De heffingsambtenaar geeft aan dat er in de bezwaarfase sprake is geweest van een procedurefout en dat onderzocht moest worden of er mogelijk sprake was van een verschoonbare termijnoverschrijding. Aan deze procedurefout kan volgens de heffingsambtenaar voorbij worden gegaan op grond van artikel 6:22 Awb omdat belanghebbende niet is geschaad in zijn belangen. De naheffingsaanslag is namelijk ambtshalve vernietigd.
3.3.
In het arrest van de Hoge Raad van 18 oktober 2019 [1] is geoordeeld dat de door de heffingsambtenaar in acht te nemen zorgvuldigheid meebrengt dat hij niet het bezwaar niet-ontvankelijk mocht verklaren voordat hij belanghebbende in de gelegenheid had gesteld zich uit te laten over de verschoonbaarheid van de termijnoverschrijding. De heffingsambtenaar heeft aangegeven dit niet te hebben gedaan en had dit wel moeten doen.
3.4.
De heffingsambtenaar heeft het bezwaar dus ten onrechte niet-ontvankelijk verklaard. Het beroep is daarom kennelijk gegrond.
3.5.
De rechtbank is het niet eens met de heffingsambtenaar dat belanghebbende niet geschaad is in zijn belangen. Dit kan namelijk nog niet worden vastgesteld, omdat eerst beoordeeld zal moeten worden of er sprake is van een ontvankelijk bezwaar. Mocht er sprake zijn van een ontvankelijk bezwaar dat heeft geleid tot een vernietiging van de naheffingsaanslag, dan kan belanghebbende mogelijk aanspraak maken op een kostenvergoeding. Belanghebbende heeft dan nog steeds een belang.
3.6.
Nu het bezwaar ten onrechte niet-ontvankelijk is verklaard, moet de zaak worden teruggewezen naar de heffingsambtenaar om een nieuwe beslissing op het bezwaar te nemen met inachtneming van deze uitspraak.
Proceskostenvergoeding
3.7.
De rechtbank ziet aanleiding voor het toekennen van een proceskostenvergoeding. Gelet op de aard van de zaak zal de wegingsfactor 0,5 (licht) worden toegepast.
3.8.
De rechtbank stelt de te vergoeden kosten voor juridische bijstand in de beroepsfase vast op € 418,50. Dit bedrag is gebaseerd op toepassing van het tarief dat is vermeld in het Besluit proceskosten bestuursrecht (1 punt voor het indienen van het beroepschrift, met een waarde per punt van € 837 en een wegingsfactor 0,5). Voor een vergoeding van kosten voor bezwaar is in dit stadium van de procedure geen plaats, omdat teruggewezen wordt en de bezwaarprocedure nog niet is afgerond.

4.Beslissing

De rechtbank:
- verklaart het beroep gegrond;
- vernietigt de uitspraak op bezwaar;
- draagt de heffingsambtenaar op een nieuwe beslissing op bezwaar te nemen met inachtneming van deze uitspraak;
- veroordeelt de heffingsambtenaar in de proceskosten van belanghebbende voor een bedrag van € 418,50;
- bepaalt dat de heffingsambtenaar het door belanghebbende betaalde griffierecht van € 50 aan deze vergoedt.

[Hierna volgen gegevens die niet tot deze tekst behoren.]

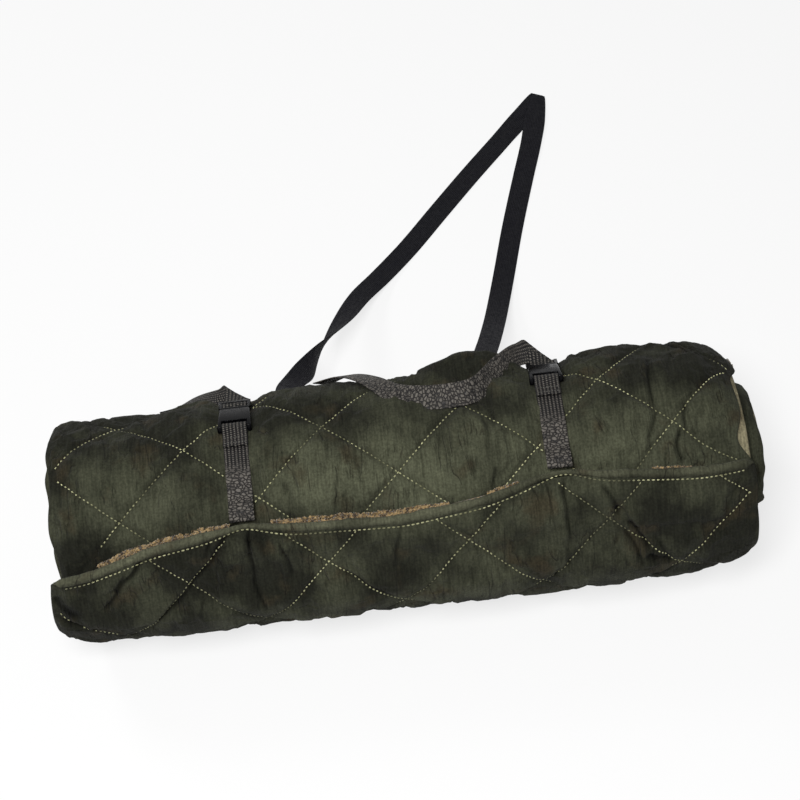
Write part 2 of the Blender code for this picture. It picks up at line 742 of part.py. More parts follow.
def make_prongs(side):
    """Two spring arms with a side button each, on pivots along the buckle's thickness."""
    matrix = buckle_frame(side)
    pivot_x, pivot_y = PRONG_PIVOT
    for letter, way in (("a", -1), ("b", 1)):
        pivot = Vector((way * pivot_x, pivot_y, PRONG_LOW))
        bm = bmesh.new()
        inner, outer = sorted((way * (PRONG_INNER - pivot_x), way * (PRONG_OUTER - pivot_x)))
        high = PRONG_HIGH - PRONG_LOW
        box(bm, (inner, PRONG_TIP - pivot_y, 0), (outer, SOCKET_MOUTH - pivot_y, high))
        prong = add_object(f"buckle_prong_{side}_{letter}", bm, "plastic", matrix @ Matrix.Translation(pivot))
        base, tip = sorted((way * (PRONG_OUTER - GAP - pivot_x), way * (BUTTON_OUTER - pivot_x)))
        rear, front = BUTTON_REAR - pivot_y, BUTTON_FRONT - pivot_y
        boolean(prong, "UNION", (base, rear, STEP_IN), (tip, front, high - STEP_IN))


def ribbon(name, finish, stations, thick=WEBBING, width=WEBBING_WIDTH):
    """Webbing through stations of (middle, direction across, normal); across may be longer than one
    where a fold cuts the webbing slantwise."""
    count = len(stations)

    def place(u, v, w):
        middle, across, normal = stations[round(v)]
        return middle + across * u + normal * (w - 0.5) * thick

    return bent_slab(name, finish, (-width / 2, width / 2), tuple(range(count)), place)


def side_view_stations(points, across=None):
    """Stations of webbing that stays square to the roll, from its middle line. The normal is mitred."""
    across = across or Vector((1, 0, 0))
    stations = []
    for i, point in enumerate(points):
        before = (point - points[i - 1]).normalized() if i else None
        after = (points[i + 1] - point).normalized() if i + 1 < len(points) else None
        ways = [way for way in (before, after) if way]
        normals = [across.cross(way).normalized() for way in ways]
        middle = sum(normals, Vector()).normalized()
        stations.append((point, across, middle / max(0.5, middle.dot(normals[0]))))
    return stations


def local_points(side, pairs):
    matrix = buckle_frame(side)
    return [matrix @ Vector((0, along, height)) for along, height in pairs]


def make_tab(side):
    """Webbing sewn into the hem, which runs up to the socket's bar, and the loop round that bar."""
    x, angle = STRAPS[side]
    hem = hem_angle(x) - 360
    over_pile = -(FLAP_EASE + PILE + GAP * 2 + WEBBING / 2)
    lies = CINCH - GAP - WEBBING / 2
    start = [on_arc(x, hem + TAB_SEWN, over_pile), on_arc(x, hem + PILE_SHOWS + 2, over_pile)]
    rows = rows_between(hem + TAB_LANDS, angle - TAB_LEAVES - 360)
    on_face = [on_roll(x, a, lies) for a in rows]
    rise = local_points(side, TAB_RISE)
    ribbon(f"tab_webbing_{side}", "grey webbing", side_view_stations(start + on_face + rise))
    loop = local_points(side, LOOP_ROUTE)
    ribbon(f"tab_loop_{side}", "grey webbing", side_view_stations(loop))


def surface_station(x, angle, height, way):
    """A station of webbing that lies on the roll and runs this way, given along X and round the roll."""
    turned = math.radians(angle)
    outward = Vector((0, -math.cos(turned), math.sin(turned)))
    back = Vector((0, math.sin(turned), math.cos(turned)))
    along = (Vector((1, 0, 0)) * way[0] + back * way[1]).normalized()
    middle = on_arc(x, angle - 360, -height)
    return middle, along, outward


def tail_stations(points, over):
    """Stations along a free end that has been folded, so that its underside faces out."""
    stations = []
    for i, (x, angle, height) in enumerate(points):
        x0, angle0, _ = points[max(0, i - 1)]
        x1, angle1, _ = points[min(len(points) - 1, i + 1)]
        round_way = math.radians(angle1 - angle0) * face_radius(angle - 360)
        middle, along, outward = surface_station(x, angle, height + over, (x1 - x0, round_way))
        stations.append((middle, outward.cross(along), -outward))
    return stations


def make_cinch(side):
    """One length of webbing: sewn on at the back, up to the ladder bars, round them, and its free end."""
    x, angle = STRAPS[side]
    lies = CINCH - GAP - WEBBING / 2
    rows = rows_between(LOAD_LEAVES[side] - 360, CINCH_TO)
    load = [on_roll(x, a, lies) for a in reversed(rows)]
    ladder = local_points(side, LADDER_ROUTE)
    stations = side_view_stations(load + ladder)
    tail = {"left": LEFT_TAIL, "right": RIGHT_TAIL}[side]
    stations += fold_stations(side, tail[0])
    stations += tail_stations(tail, 0)
    ribbon(f"cinch_webbing_{side}", "grey webbing", stations)


def fold_stations(side, landing):
    """The slantwise fold that turns the free end sideways."""
    x = STRAPS[side][0]
    fold_angle = landing[1]
    turned = math.radians(fold_angle)
    outward = Vector((0, -math.cos(turned), math.sin(turned)))
    back = Vector((0, math.sin(turned), math.cos(turned)))
    right = Vector((1, 0, 0))
    height = landing[2]
    under = 1 if side == "left" else -1
    crease = on_arc(x, fold_angle - 360, -(height + under * (WEBBING / 2 + GAP)))
    before = crease - back * TAIL_FOLD + outward * (under * (WEBBING / 2 + GAP))
    return [(before, right, outward), (crease, right - back, (right + back).normalized() * under)]


def leg_stations(points):
    """Stations of a leg of the shoulder strap, each turned about its own direction by some degrees."""
    stations = []
    for i, (x, y, z, turn) in enumerate(points):
        x0, y0, z0, _ = points[max(0, i - 1)]
        x1, y1, z1, _ = points[min(len(points) - 1, i + 1)]
        along = Vector((x1 - x0, y1 - y0, z1 - z0)).normalized()
        level = Vector((0, 0, 1)).cross(along).normalized()
        across = Matrix.Rotation(math.radians(turn), 3, along) @ level
        stations.append((Vector((x, y, z)), across, across.cross(along)))
    return stations


def make_shoulder_strap():
    """Two feet sewn to the back of the roll, and the loose strap between them."""
    for side, x in FEET.items():
        across = (x - WEBBING_WIDTH / 2, x + WEBBING_WIDTH / 2)
        bent_slab(
            f"carry_foot_{side}",
            "black webbing",
            across,
            rows_between(FOOT_FROM, FOOT_TO),
            lambda u, a, w: on_roll(u, a, -GAP - FOOT_THICK * w),
        )
    stations = [foot_station("left", -1)]
    stations += leg_stations(LEFT_LEG)
    stations.append(peak_station())
    stations += leg_stations(RIGHT_LEG)
    stations.append(foot_station("right", 1))
    ribbon("carry_strap", "black webbing", stations)


def foot_station(side, way):
    """Where the strap leaves its foot, just under the foot's lower end."""
    turned = math.radians(FOOT_FROM)
    outward = Vector((0, -math.cos(turned), math.sin(turned)))
    lower = on_roll(FEET[side], FOOT_TO + FOOT_GAP, -GAP - WEBBING / 2)
    return lower, Vector((way, 0, 0)), -outward


def peak_station():
    """The fold on the ground, gathered narrower than the webbing."""
    out = Vector(FOLD_DIRECTION).normalized()
    return Vector(FOLD), Vector((out.y, -out.x, 0)) * FOLD_GATHER, -out


CENTRE_HEIGHT = face_radius(-90) * math.cos(math.radians(BASE_HALF))

clear_scene()
SACK = new_collection("hunting_sitting_bag")
CUTTERS = new_collection("cutters")
make_panels()
make_seams()
make_zip()
make_slider()
for strap_side in STRAPS:
    make_socket(strap_side)
    make_plug(strap_side)
    make_prongs(strap_side)
    make_tab(strap_side)
    make_cinch(strap_side)
make_shoulder_strap()
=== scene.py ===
import math

import bmesh
import bpy
import numpy as np
from mathutils import Matrix, Vector, noise


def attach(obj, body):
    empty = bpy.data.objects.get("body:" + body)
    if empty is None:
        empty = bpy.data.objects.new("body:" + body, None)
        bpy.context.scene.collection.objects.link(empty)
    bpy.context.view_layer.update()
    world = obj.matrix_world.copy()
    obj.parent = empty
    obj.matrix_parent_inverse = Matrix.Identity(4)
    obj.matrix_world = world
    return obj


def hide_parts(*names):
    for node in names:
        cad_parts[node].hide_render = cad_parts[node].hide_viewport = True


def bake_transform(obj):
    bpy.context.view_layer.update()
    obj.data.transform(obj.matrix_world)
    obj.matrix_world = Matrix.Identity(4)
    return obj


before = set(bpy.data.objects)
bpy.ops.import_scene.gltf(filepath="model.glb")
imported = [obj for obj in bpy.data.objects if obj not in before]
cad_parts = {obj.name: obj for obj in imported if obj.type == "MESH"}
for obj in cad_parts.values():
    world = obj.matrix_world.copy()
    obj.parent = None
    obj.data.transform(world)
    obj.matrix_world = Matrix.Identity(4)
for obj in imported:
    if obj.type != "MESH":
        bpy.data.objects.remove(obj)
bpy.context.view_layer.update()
rng = np.random.default_rng(11)

# The photo's view
CAMERA_ABOVE = 58.0
CAMERA_ROLLED = 6.6
CAMERA_AWAY = 2.25
CAMERA_AIM = (0.0095, 0.138, 0.06)
CAMERA_LENS = 92.7

# Sizes shared with the solids, in metres and degrees
PANEL_WIDTH = 0.700
HALF = PANEL_WIDTH / 2
QUILT = 0.0075
PILE = 0.0055
SEAM_WIDTH = 0.005
ZIP_MARGIN = 0.0155
COIL_INSET = 0.0030
COIL_WIDTH = 0.0014
COIL_SPLIT = 0.0016
GAP = 0.0003
BACK_PILE = QUILT + GAP
FRONT_PILE = BACK_PILE + PILE + GAP
FRONT_QUILT = FRONT_PILE + PILE + GAP
TURN = FRONT_QUILT + QUILT + GAP
ROLL_RADIUS = 0.1245
BASE_HALF = 18
CORE = -3.4 * 360
TELESCOPE = 0.017
DRAWN_BACK = 0.008
DRAWN_AT_FRONT = 0.0065
FLAP_CORNER = 0.012
FLAP = 45
FLAP_EASE = 0.0018
FLAP_SETTLES = 24
HEM_WIDTH = 5.0
FRONT_END = -8.0
FRONT_HEM_WIDTH = 5.0
ZIP_BOTTOM = -936.0
FOOT_FROM = -214.0
FOOT_TO = -201.0
WEBBING_WIDTH = 0.025
WEBBING = 0.0012
CINCH = 0.004
CINCH_TO = -162.0
LADDER_LEAVES = {"left": 144.0, "right": 156.0}
STRAPS = {"left": (-0.158, 117.0), "right": (0.158, 127.0)}
FEET = {"left": -0.108, "right": 0.101}
TAB_LANDS = 14.0
TAB_LEAVES = 31.0
HEM_LINE = (
    (-0.350, 30.5), (-0.320, 33.5), (-0.285, 39.0), (-0.250, 44.5), (-0.190, 49.0), (-0.158, 51.8),
    (-0.108, 48.3), (0.000, 46.0), (0.077, 50.4), (0.142, 59.2), (0.165, 60.5), (0.197, 57.3),
    (0.290, 53.0), (0.325, 53.2), (0.350, 53.8),
)

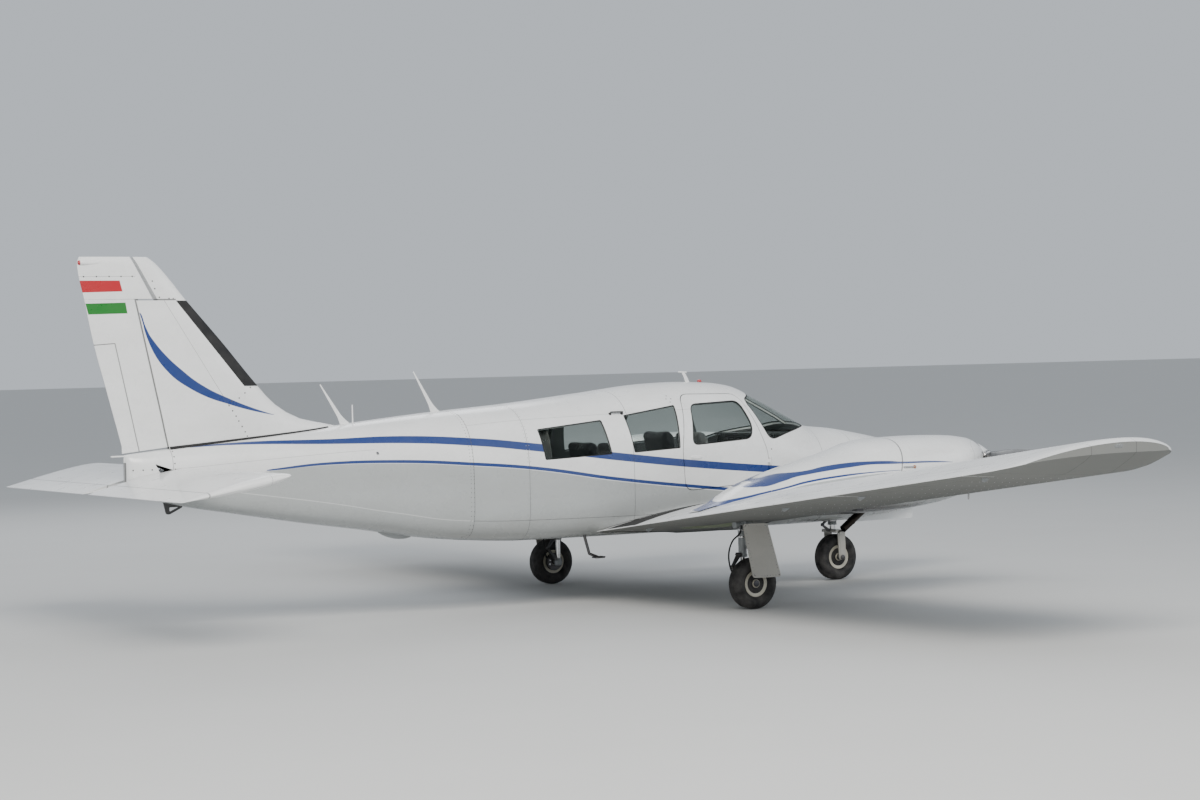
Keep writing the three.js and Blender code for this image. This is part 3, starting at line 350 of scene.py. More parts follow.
# Outlines
def rounded(points, radius, step=18, arc=7):
    """An outline with rounded corners, in steps short enough to lie on a curved skin."""
    points = np.asarray(points, float)
    corners = []
    for i, corner in enumerate(points):
        ends = []
        for other in (points[i - 1], points[(i + 1) % len(points)]):
            span = other - corner
            ends.append(corner + span * min(radius / np.linalg.norm(span), 0.45))
        t = np.linspace(0, 1, arc)[:, None]
        corners.append((1 - t) ** 2 * ends[0] + 2 * t * (1 - t) * corner + t * t * ends[1])
    return subdivided(np.vstack(corners), step)


def rectangle(x0, x1, y0, y1):
    return np.array([[x0, y0], [x1, y0], [x1, y1], [x0, y1]], float)


def subdivided(loop, step, closed=True):
    """The same line with no part longer than step."""
    loop = np.asarray(loop, float)
    parts = []
    for a, b in zip(loop, np.roll(loop, -1, 0) if closed else loop[1:]):
        count = max(1, math.ceil(np.linalg.norm(b - a) / step))
        parts.append(a + (b - a) * (np.arange(count) / count)[:, None])
    return np.vstack(parts if closed else [*parts, loop[-1:]])


def grown(loop, distance):
    """An outline moved outwards by a distance, or inwards where it is negative."""
    after = np.roll(loop, -1, 0)
    along = unit(after - np.roll(loop, 1, 0))
    area = np.sum(loop[:, 0] * after[:, 1] - after[:, 0] * loop[:, 1])
    return loop + np.stack([along[:, 1], -along[:, 0]], -1) * np.sign(area) * distance


def inside(points, loop):
    """Which points lie inside an outline."""
    x, y = points[:, :1], points[:, 1:]
    a, b = loop, np.roll(loop, -1, 0)
    crosses = (a[:, 1] > y) != (b[:, 1] > y)
    rise = np.where(b[:, 1] == a[:, 1], 1, b[:, 1] - a[:, 1])
    at = a[:, 0] + (y - a[:, 1]) * (b[:, 0] - a[:, 0]) / rise
    return np.sum(crosses & (x < at), axis=1) % 2 == 1


def distance_to(points, loop):
    """Distance of each point from an outline."""
    span = np.roll(loop, -1, 0) - loop
    along = np.einsum("psk,sk->ps", points[:, None] - loop, span) / np.maximum(np.sum(span**2, 1), 1e-9)
    nearest = loop + np.clip(along, 0, 1)[..., None] * span
    return np.linalg.norm(points[:, None] - nearest, axis=2).min(1)


def sheet_triangles(us, vs, holes=(), keep=None):
    """Flat points and triangles over a grid, with exact holes, or only inside the outline to keep."""
    grid = np.stack(np.meshgrid(us, vs, indexing="ij"), -1).reshape(-1, 2)
    near = 0.35 * min(np.diff(us).min(), np.diff(vs).min())
    border = np.isin(grid[:, 0], (us[0], us[-1])) | np.isin(grid[:, 1], (vs[0], vs[-1]))
    wanted = np.ones(len(grid), bool)
    if keep is not None:
        border[:] = False
        wanted = inside(grid, keep)
    for hole in holes:
        wanted &= ~inside(grid, hole)
    outlines = [*holes, *([] if keep is None else [keep])]
    for outline in outlines:
        wanted &= border | (distance_to(grid, outline) > near)
    points, edges = list(map(tuple, grid[wanted])), []
    for outline in outlines:
        start, count = len(points), len(outline)
        points += list(map(tuple, outline))
        edges += [(start + i, start + (i + 1) % count) for i in range(count)]
    found = delaunay_2d_cdt([Vector(p) for p in points], edges, [], 0, 1e-4)
    flat = np.array([tuple(p) for p in found[0]])
    faces = np.array([list(f) for f in found[2]])
    middle = flat[faces].mean(1)
    wanted = np.ones(len(faces), bool) if keep is None else inside(middle, keep)
    for hole in holes:
        wanted &= ~inside(middle, hole)
    return flat, faces[wanted]


def grid_over(loop, step):
    """Grid lines that cover an outline on the flat skin."""
    low, high = loop.min(0), loop.max(0)
    return [np.linspace(a, b, max(3, round((b - a) / size))) for a, b, size in zip(low, high, (step, 26))]


# Solids, each as points in millimetres, faces and a material number for each face
class Solid:
    """Points and faces that are added up into one piece."""

    def __init__(self):
        self.points, self.faces, self.kinds, self.count = [], [], [], 0

    def add(self, points, faces, kind=0):
        points = np.asarray(points, float).reshape(-1, 3)
        self.points.append(points)
        self.faces += [tuple(int(i) + self.count for i in face) for face in faces]
        self.kinds += [kind] * len(faces)
        self.count += len(points)
        return self

    def merge(self, *others, kind=None):
        for other in others:
            self.points += other.points
            self.faces += [tuple(i + self.count for i in face) for face in other.faces]
            self.kinds += other.kinds if kind is None else [kind] * len(other.faces)
            self.count += other.count
        return self

    def moved(self, change):
        """A copy with its points put through a function."""
        copy = Solid().merge(self)
        copy.points = [change(np.vstack(self.points))]
        return copy

    def mirrored(self):
        return self.moved(lambda p: p * [1, -1, 1])


def loft(rings, closed=False, caps=True, kind=0):
    """A body through rings of equal length; closed joins the last ring to the first."""
    rings = np.asarray(rings, float)
    count, n = rings.shape[:2]
    faces = []
    for r in range(count if closed else count - 1):
        a, b = r * n, ((r + 1) % count) * n
        for i in range(n):
            j = (i + 1) % n
            faces.append((a + i, a + j, b + j, b + i))
    if caps and not closed:
        faces += [tuple(range(n))[::-1], tuple(range((count - 1) * n, count * n))]
    return Solid().add(rings, faces, kind)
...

Deze uitspraak is gedaan door mr. S.A.J. Bastiaansen, rechter, in aanwezigheid van N. Plasman, griffier, op 26 mei 2023 en openbaar gemaakt door middel van geanonimiseerde publicatie op www.rechtspraak.nl.
De griffier, De rechter,
Een afschrift van deze uitspraak is verzonden aan partijen op:
Bent u het niet eens met deze uitspraak?
Als u het niet eens bent met deze uitspraak, kunt u een brief sturen naar de rechtbank waarin u uitlegt waarom u het er niet mee eens bent. Dit heet een verzetschrift. U moet dit verzetschrift indienen binnen 6 weken na de dag waarop deze uitspraak is verzonden. U ziet deze datum hierboven. Als u graag een zitting wilt waarin u uw verzetschrift kunt toelichten, kunt u dit in uw verzetschrift vermelden. De werking van deze uitspraak wordt opgeschort totdat de termijn voor het instellen van verzet is verstreken of, indien verzet wordt ingesteld, op dat verzet is beslist.